Alignment – The deserialized alignment.

Example

>>> msa = Alignment.load("example.001.AA.clw")
>>> msa.names
[b'Sp8', b'Sp10', b'Sp26', b'Sp6', b'Sp17', b'Sp33']

Changed in version 0.3.0: Add support for reading code from a file-like object.

original_alignment()

Rebuild the original alignment from which this object was obtained.

Returns:

Alignment – The untrimmed alignment that produced this trimmed alignment.

terminal_only()

Get a trimmed alignment where only the terminal residues are removed.

Returns:

TrimmedAlignment – The alignment where only terminal residues have been trimmed.

residues_mask

Which residues are kept in the alignment.

Type:

sequence of bool

sequences_mask

Which sequences are kept in the alignment.

Type:

sequence of bool

Attributes

AlignmentSequences

class pytrimal.AlignmentSequences

A read-only view over the sequences of an alignment.

Objects from this class are created in the sequences property of Alignment objects.
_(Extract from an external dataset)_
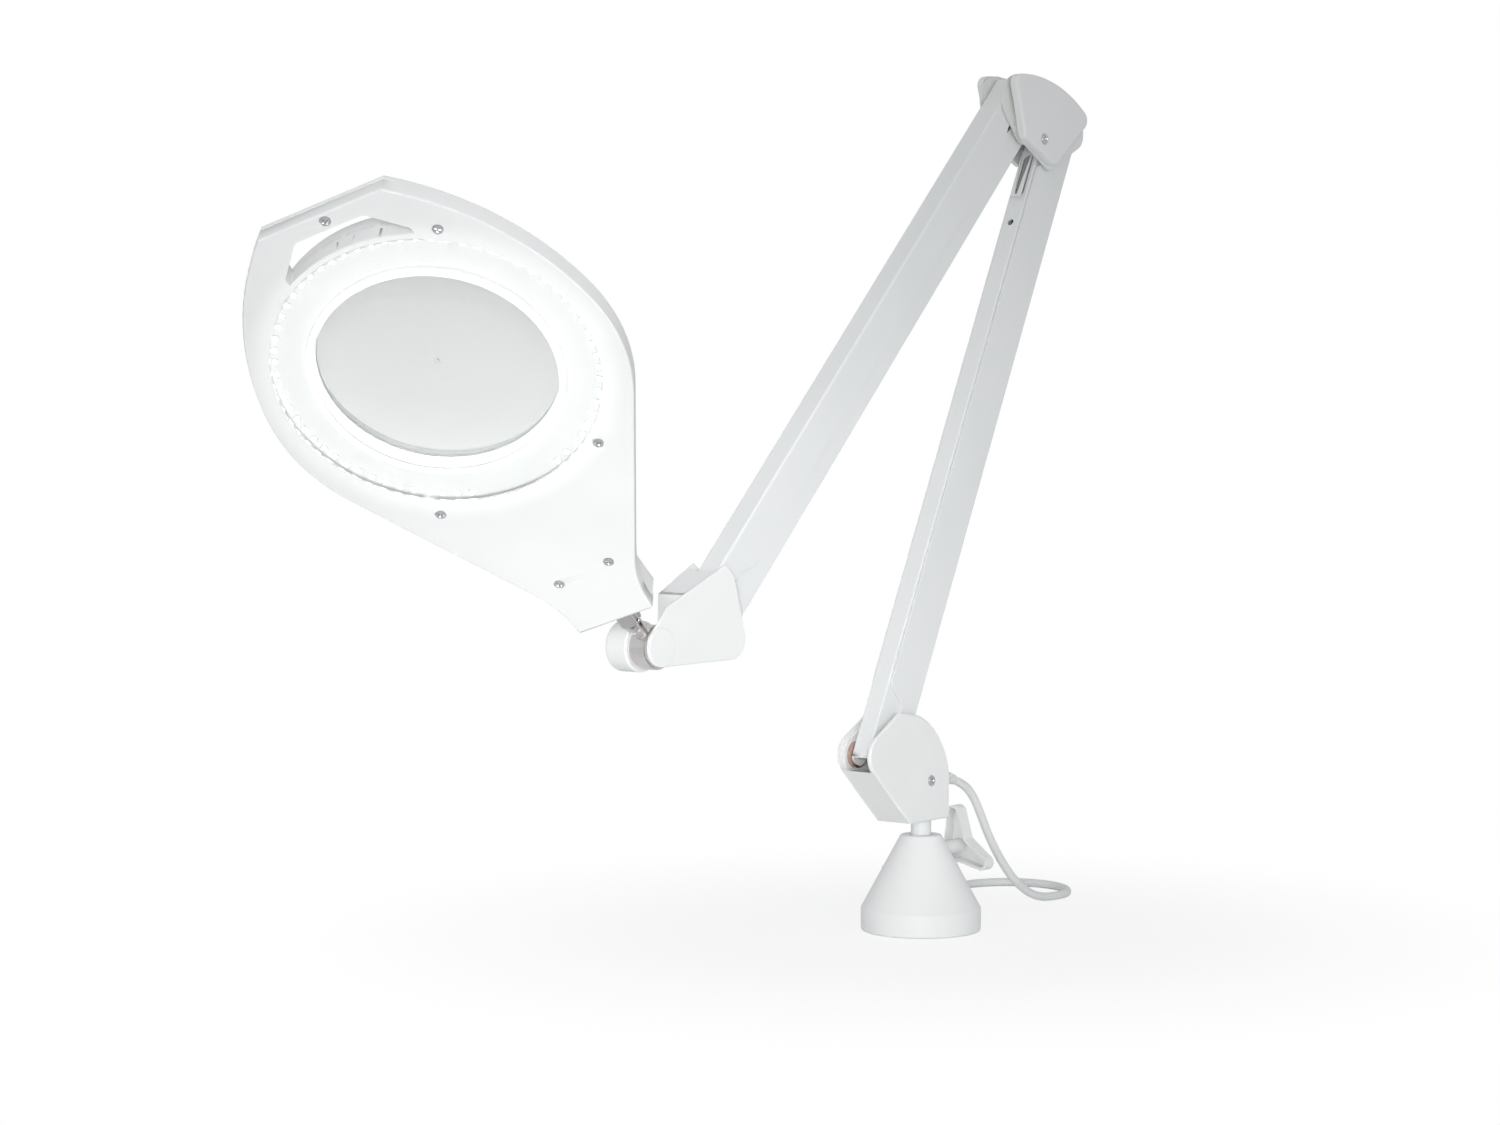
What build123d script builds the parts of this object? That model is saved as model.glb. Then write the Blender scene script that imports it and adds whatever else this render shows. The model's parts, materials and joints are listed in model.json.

Use it to access the string data of individual rows from the alignment:

>>> msa = Alignment.load("example.001.AA.clw")
>>> len(msa.sequences)
6
>>> msa.sequences[0]
'-----GLGKVIV-YGIVLGTKSDQFSNWVVWLFPWNGLQIHMMGII'
>>> sum(seq.count('-') for seq in msa.sequences)
43

A slice over a subset of the sequences can be obtained as well without having to copy the internal data, allowing to create a new Alignment with only some sequences from the original one:

>>> msa2 = Alignment(msa.names[:4:2], msa.sequences[:4:2])
>>> len(msa2.sequences)
2
>>> msa2.sequences[1] == msa.sequences[2]
True

New in version 0.4.0: Support for zero-copy slicing.

AlignmentResidues

class pytrimal.AlignmentResidues

A read-only view over the residues of an alignment.

Objects from this class are created in the residues property of Alignment objects. Use it to access the string data of individual columns from the alignment:

>>> msa = Alignment.load("example.001.AA.clw")
>>> len(msa.residues)
46
>>> msa.residues[0]
'--A---'
>>> msa.residues[-1]
'IIIIFL'

New in version 0.4.0: Support for zero-copy slicing.